Any models using an infinite dimensional Hilbert space, such as SVMs with RBF or polynomial kernels, Gaussian process regression, gradient boosted decision trees, etc. have the same property (though proven via a different theorem of course).
So the universal approximation theorem tells us nothing about why should expect neural networks to perform better than those models.
Pretty sure it's been shown that grokking requires L1 regularization which pushes model parameters towards zero. This can be viewed as compression in the sense of encoding the distribution in the fewest bits possible, which happens to correspond to better generalization.
sure, that gives some relief - but it says nothing in practice unlike f.e. which side of P/NP divide the problem is on
Actually the P/NP divide is a similar case in my opinion. In practice a quadratic algorithm is sometimes unacceptably slow and an NP problem can be virtually solved. E.g. SAT problems are routinely solved at scale.
It's similar to the gap between pushdown automata and Turing machines. You can check if pushdown automata will terminate or not. You can't do it for Turing machines, but this doesn't stop you from running a pushdown automata algorithm on the turning machine with decidable termination.

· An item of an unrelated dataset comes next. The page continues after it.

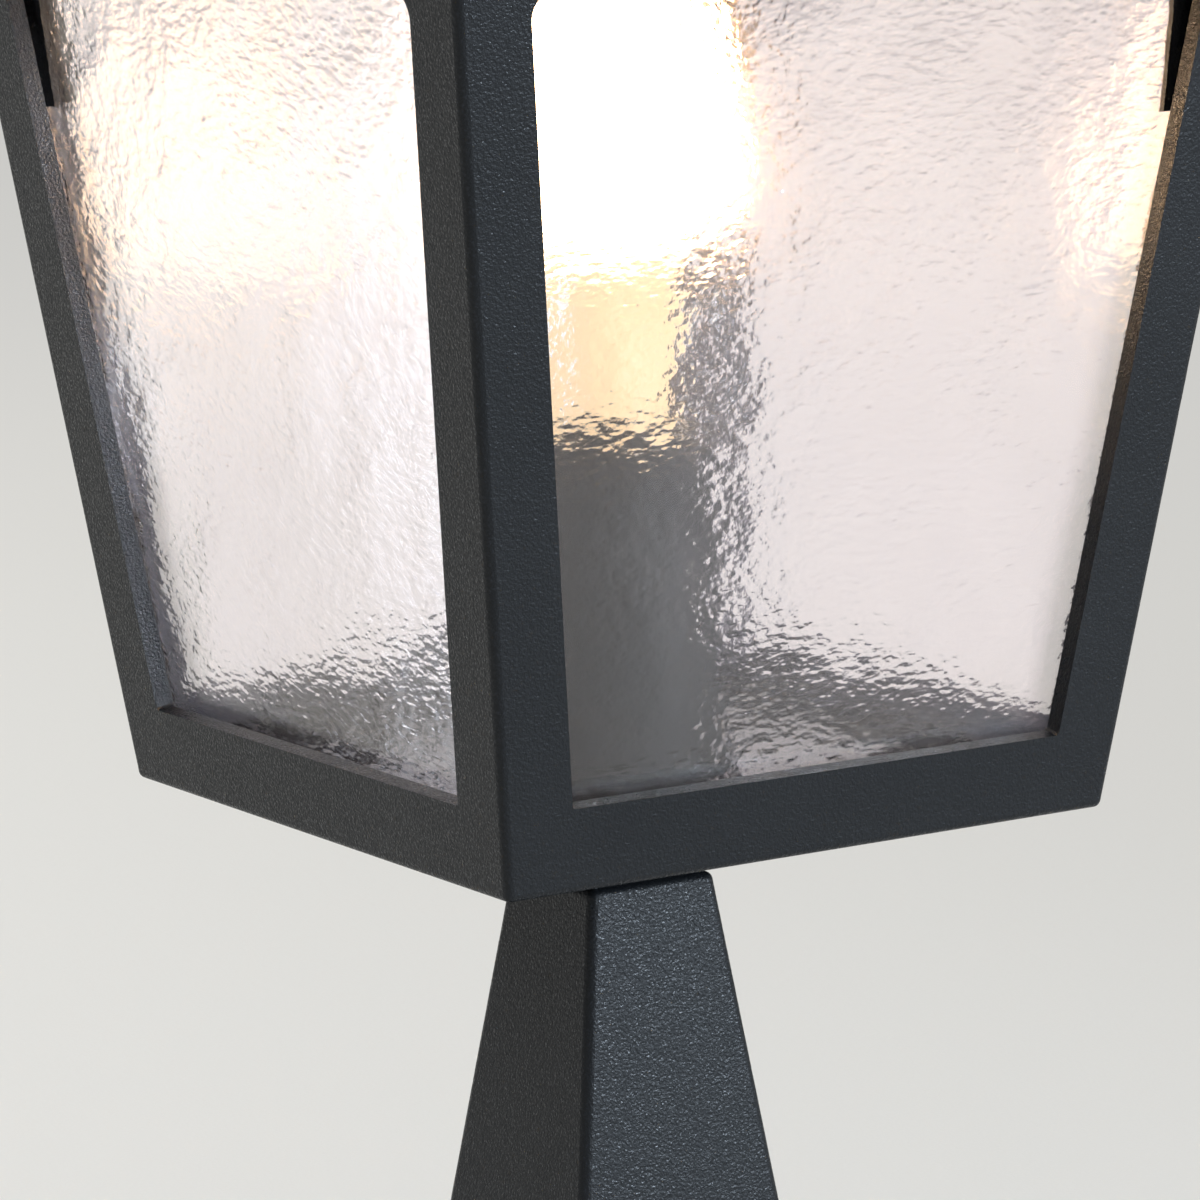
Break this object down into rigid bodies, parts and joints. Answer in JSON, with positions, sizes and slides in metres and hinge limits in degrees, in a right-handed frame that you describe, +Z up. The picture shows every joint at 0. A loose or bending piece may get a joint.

Perhaps more important, just because it is easy to escape any local minimum does not mean that there is necessarily a trend towards a really good optimum, as it can just bounce between a bunch of really bad ones for a long time. This actually happens almost all the time if you try to design your entire architecture from scratch, e.g. highly connected networks. People who are new to the field sometimes don't seem to understand why SGD doesn't just always fix everything; this is why. You need very strong inductive biases in your architecture design to ensure that the loss (which is data-dependent so you cannot ascertain this property a priori) exhibits a global bowl-like shape (we often call this a 'funnel') to provide a general trajectory for the optimizer toward good solutions. Sometimes this only works for some optimizers and not others.
This is why architecture design is something of an art form, and explaining "why neural networks work so well" is a complex question involving a ton of parts, all of which contribute in meaningful ways. There are often plenty of counterexamples to any simpler explanation.
If they were all correlated with each other that does not seem far fetched.
E.g. you could land perfectly on a local minima but you won’t stay the unless your step size was minute or the minima was quite substantial.